Conversely, the 40% entitlement offers more than money—it offers freedom to plan. Sabah could prioritize not just LRT and BRT, but rural road networks, digital connectivity, and industrial corridors aligned with state-specific development goals. This autonomy aligns with the original spirit of the Malaysia Agreement 1963, which envisioned Sabah as a coequal partner, not a subordinate territory.

Conclusion: Liberation Through Fiscal Justice

The reason Sabah still lacks an LRT or BRT is neither technical inadequacy nor political laziness—it is the structural disempowerment inflicted by Malaysia’s centralized system of fiscal control. The EPU’s economic viability tests are instruments of exclusion, systematically filtering out projects that do not conform to Peninsular Malaysia’s demographic and economic geometry.
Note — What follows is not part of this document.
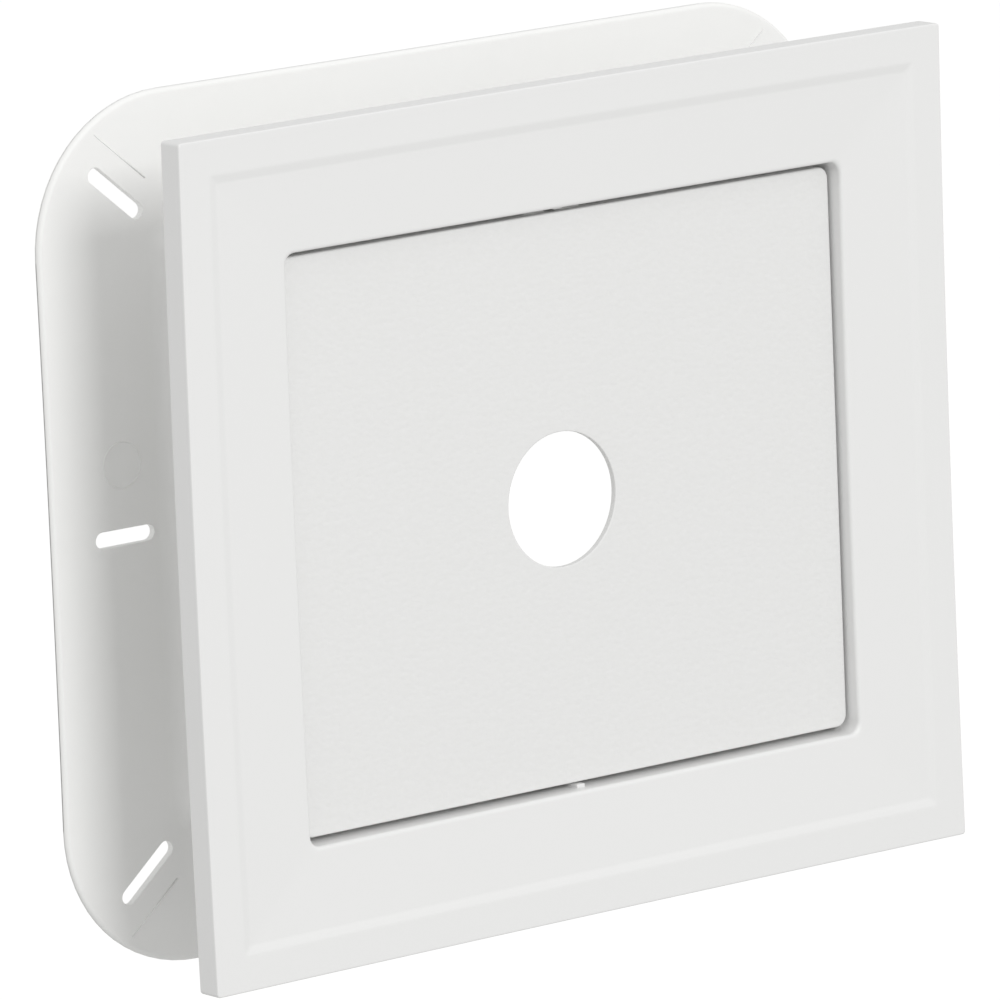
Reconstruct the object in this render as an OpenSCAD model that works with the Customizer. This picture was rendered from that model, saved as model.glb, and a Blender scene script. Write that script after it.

This has locked Sabah into a cycle of underdevelopment disguised as prudent planning.

The High Court’s affirmation of Sabah’s 40% net revenue entitlement provides not merely restitution but redemption. It transforms fiscal dependency into fiscal sovereignty, allowing Sabah to fund its infrastructure according to local priorities, values, and timelines. 

With RM20 billion annually and up to RM150 billion in arrears constitutionally owed, Sabah possesses the financial muscle to rewrite its future—to build transport systems that bind its people, open its economy, and assert its rightful place in the federation.

The path to progress lies not in waiting for EPU approval but in reclaiming constitutional justice. Only by harnessing its 40% entitlement can Sabah escape the economic viability paradox and finally steer its own development destiny—no longer as a dependent recipient of federal favour, but as a self-determining state fulfilling the promise of Malaysia’s federal compact for the sake of its people’s dignity and future prosperity.